Mención aparte merece el cine independiente de aquellos años, y sobre todo la labor del productor Manuel Barbachano Ponce, a través de la empresa Teleproducciones S.A. fundada en 1952. Barbachano y su empresa fueron arietes del avance del cine independiente, con cintas como Raíces (1953) de Benito Alazraki; El brazo fuerte (1958) de Giovanni Korporaal, y La gran caída (1958), de José Luis González de León, entre varias más. Este tipo de cine sobresalía porque laboraba bajo mecanismo de producción precarios pero libres de las ataduras de la industria y, por lo mismo, tenía mayores facultades para proponer rutas creativas más audaces, de tal modo que, ante la política de puertas cerradas de los sindicatos, el cine independiente aparecía en el panorama fílmico nacional como la única alternativa para que jóvenes cineastas se pudieran iniciar.

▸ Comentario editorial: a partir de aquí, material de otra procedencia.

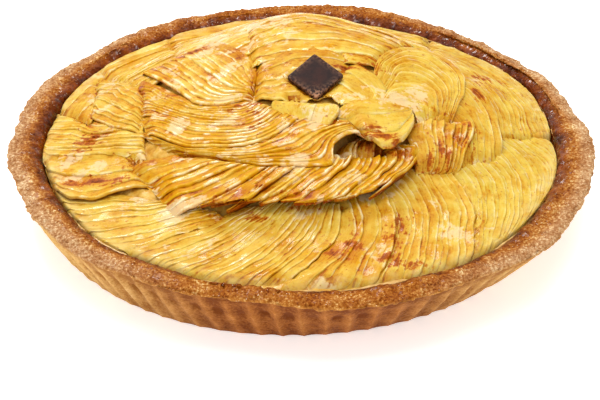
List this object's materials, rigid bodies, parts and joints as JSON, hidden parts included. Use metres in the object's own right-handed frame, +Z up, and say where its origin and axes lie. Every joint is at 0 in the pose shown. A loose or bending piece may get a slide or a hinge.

Pero el cine independiente difícilmente podía competir, en términos de mercado, con el poderoso cine industrial, a pesar de que éste ya se encontraba en el umbral de la ruina. Al respecto, escribió Jorge Ayala Blanco: “La Época de Oro ha concluido. Después de mí, el diluvio, la crisis permanente y consentida. A medida que el desarrollismo mexicano atraviesa por fases más sofisticadas de dominación, reformas parciales, penetración de transnacionales, acumulación de capitales autóctonos y endeudamiento exterior, nuestro cine y sus gustadas series declinan. Envejecen sus mitologías y olvidan ser sustituidas por otras. Entrampado en el gangsterismo patrono-sindical que denunciaba Contreras Torres en El libro negro del cine mexicano (Ed. Del autor, 1960), limitado por una férrea política de puertas cerradas a la renovación, atrapado en las contradicciones financieras que el ex-director del Banco Nacional Cinematográfico Lic. Federico Heuer desglosaba tardíamente en La industria cinematográfica mexicana (Policromía, 1964), encorsetado por un absurdo sistema de tabuladores y anticipos sobre distribución que era consecuencia del desesperado Plan Garduño estatal de 1953, el cine mexicano agonizaba y boqueaba, agonizaba y seguía chupando la sangre financiera del Estado, agonizaba sin posibilidad de reventar y desmantelarse”.[3]